Bien sûr, même s'il est centré sur Kumagai, ce livre nous dévoile quand même des données sur les yakuzas. Trois organisations s'imposent largement sur le « secteur », et sont très hiérarchisées, comportant chacune de nombreux clans dirigés par des parrains (oyabun), secondés par un jikisan, et où un aniki est une sorte de grand-frère, un peu le contremaître. Oui, les yakuzas ont le corps tatoué et se coupent un doigt, et oui comme dans toutes les mafias, il y a des règlements de comptes sanglants. L'activité des yakuzas a connu son apogée au milieu des années 1980, avec l'insolente réussite économique du Japon. Mais avec l'éclatement de la bulle financière en 1991, la croissance s'est arrêtée et les autorités ont été moins conciliantes, qualifiant ces organisations de « groupes violents », faisant ainsi sensiblement baisser leurs effectifs.

J'avoue avoir eu un peu de mal à m'attacher au personnage, qu'on approche pas trop peu directement, à l'occasion de quelques scènes exemplaires, l'auteur nous imposant un filtre, gardant toujours la main pour présenter et défendre ce qui sont peut-être ses propres interprétations et théories sur les qualités managériales requises pour faire un bon chef, ce que je n'étais pas spécialement venu chercher.

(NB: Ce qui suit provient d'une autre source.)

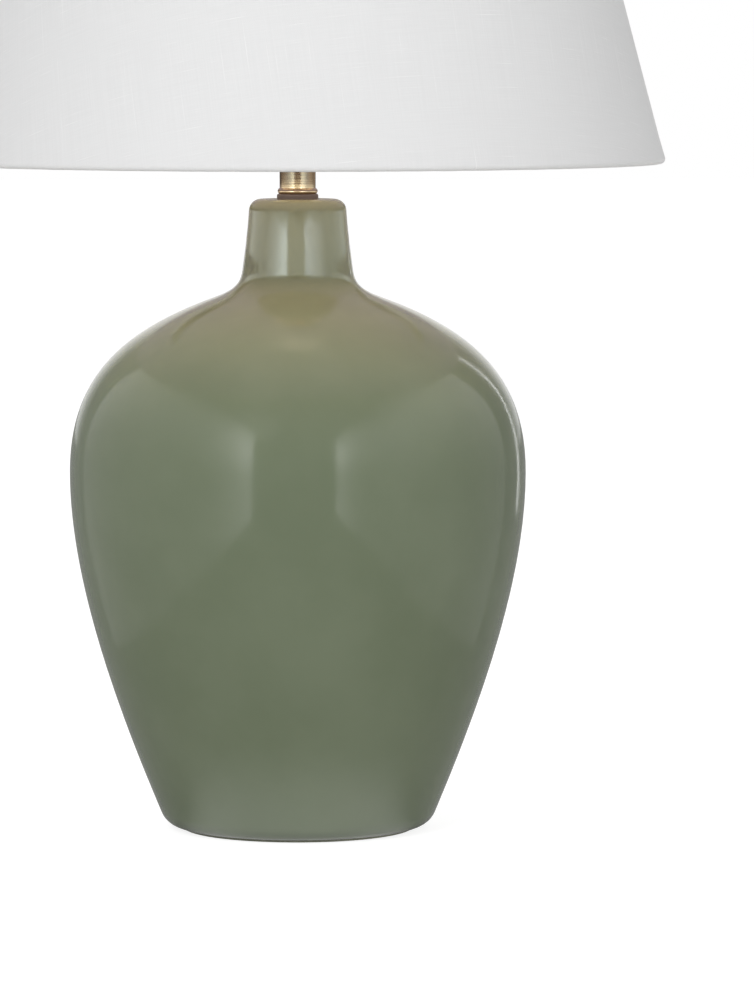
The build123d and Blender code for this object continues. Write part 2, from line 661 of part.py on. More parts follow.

D'ailleurs, quitte à aller dans cette voie, pourquoi avoir pratiquement passé sous silence la manière dont Kumagai a remonté magnifiquement la pente dans la hiérarchie, après avoir chuté de son piédestal ? C'eût été une belle leçon de réussite managériale ! Enfin, j'ai eu du mal à suivre la logique d'organisation du récit, faute de l'emploi d'une chronologie rigoureuse.

Un avis quelque peu mitigé donc, mais cela reste un livre intéressant. Je remercie Babelio et La Manufacture de livres pour l'envoi gracieux de ce titre.